Visions of Lisbon — Science, technology and medicine (STM) and the making of a techno-scientific capital (1870-1940)
Team
Principal Investigator
Ana Simões
Researchers
Ana Carneiro, Ana Duarte Rodrigues, Antonio Sánchez Martínez, Carlos Godinho, Catarina Madruga, Cláudia Castelo, Ignacio Suay-Matallana, Inês Gomes, Isabel Amaral, Isabel Zilhão, Jaume Sastre, Jaume Valentines-Álvarez, Jorge Nuno Silva, José Carlos Avelãs Nunes, Maria Paula Diogo, Marta Macedo, Teresa Salomé Mota, Lídia Fernandes, Maria Fernanda Frazão, Tiago Saraiva
Consultants
Agusti Nieto-Galan (Universitat Autonoma de Barcelona), Mitchell Ash (University of Vienna), Thomas Misa (University of Minnesota)
Period
2016–2019
Funding
Fundação para a Ciência e a Tecnologia (PTDC/IVC-HFC/3122/2014)
Description
This project contributes to the cutting-edge field of urban history of science, technology and medicine (STM), by bringing to the fore the innovative perspective provided by the detailed and comprehensive study of a specific city – Lisbon.
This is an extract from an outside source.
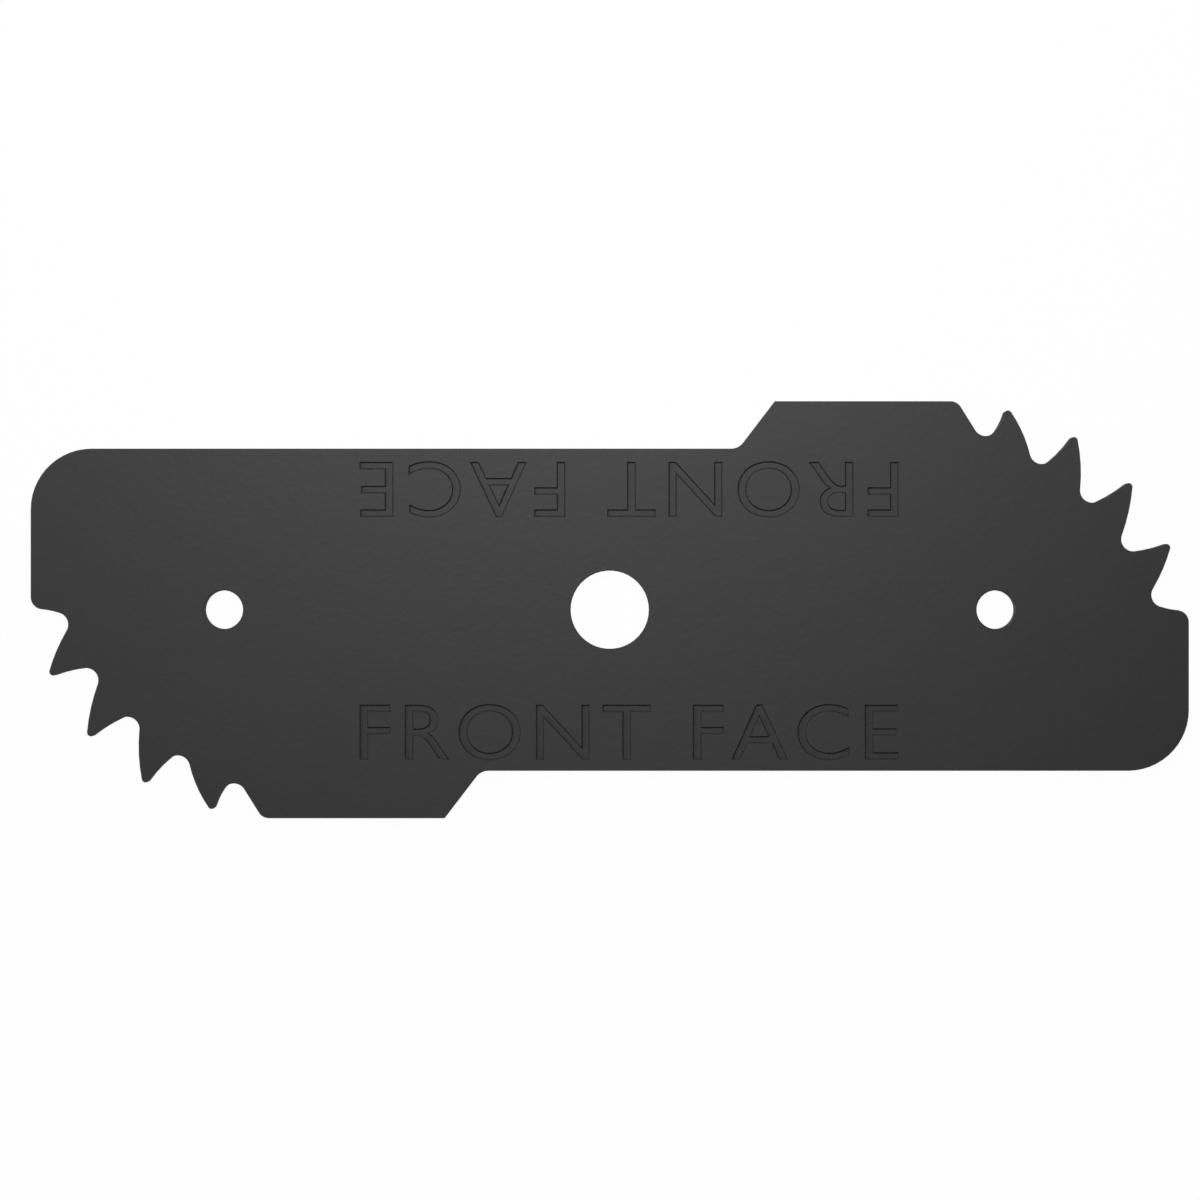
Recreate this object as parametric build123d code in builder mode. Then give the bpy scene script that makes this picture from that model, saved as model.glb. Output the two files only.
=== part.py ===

The expertise built by team members, some of whom are founding members of the international network STEP (Science and Technology and the European Periphery) will be used to articulate the decade old field of STM urban studies with the methodological approach developed within STEP on the role of appropriation and circulation of STM knowledge and expertise from the perspective of the European periphery (Gavroglu et al., 2008). In the international scenario it will enrich STEP with the urban spatial dimension, at the same time it will bring to STM urban history the emerging discussion on the possible uses and outcomes of the novel concept of “second cities”, which stands in opposition to that of metropolis. In the national context, it will be the first time urban history will be consistently addressed from an STM perspective.
VISLIS analyses the contours of the co-construction of STM and Lisbon, by highlighting the specificities of its dual role as peripheral and imperial city. It will offer, specifically, a historical narrative articulating the STM perceptions and visions of and for Lisbon, and the actual transformation of the urban fabric in a historical period ranging from 1870, when Lisbon expanded along and away from the river Tagus, in a modernizing process contrasting with the pessimistic views shared by the country’s elite, and 1940, when imperial celebrations materialized in the grandiose exhibition organized in Lisbon, which permanently reshaped its riverbanks.
The changes in the Lisbon landscape were deeply associated with the emergence, and social and political ascendency of professional groups of experts – engineers, architects, physicians, and scientists – which established and asserted their intellectual and practical “jurisdiction” throughout the historical period under consideration. They all built up written and visual discourses on the city, sometimes bordering utopia. While many architectural and engineering plans were never implemented, a great amount materialized in physical structures. Together, they represent utopian cityscapes, in the sense of their broader social, political, economic and cultural ambitions and agendas. STM experts, working from and about Lisbon, sorted the difficult equation between the city’s local dynamics and resources, and the references appropriated from other capital cities, especially Paris. The multifarious visions of Lisbon often tying its modernization with the interests of STM experts were behind the transformation of Lisbon into the techno-scientific capital of Portugal.
Having in mind the above mentioned rationale, VISLIS is organized along four intersecting axes:
- STM institutions and spaces, and the embedment of STM practice in the city’s social and material infrastructures;
- STM experts and the struggle for hegemony, including the relationship between the politics of STM expertise and urban policies; 3) the role of STM in the written and visual including the relationship between the politics of STM expertise and urban policies;
- The role of STM in the written and visual cultural representations of the city, including utopian ones;
- STM ludic Lisbon, including STM leisure and amusement facilities.
Housed in the Interuniversity Centre for the History of Science and Technology (CIUHCT), VISLIS is fully integrated in its strategic program for 2015-2020, classified as Exceptional, and specifically on the agenda group “Experts, institutions, and globalization”, offering, additionally, to interlace it with the group on “Instruments and practices. Visual and material cultures”. A multidisciplinary team of STM senior and junior historians, including members with undergraduate degrees in sciences, engineering, architecture, design, and history of art offers the requisite multidisciplinary expertise to implement this innovative project. Besides new research to be conducted, VISLIS builds on sources and/or results of previous national FCT projects and international collaborations and networks. For that reason, the wide range of topics to be covered is perfectly feasible within the project’s time frame.
VISLIS’s outcomes will enrich the international historiography of STM in the city; write a history of Lisbon from a STM perspective; link Lisbon’s urban history to the rise of STM professions and experts; integrate a STM urban history of Lisbon in history proper; and, finally, use history of STM to contribute to enhance STM present citizenship by promoting Lisbon’s STM tourism.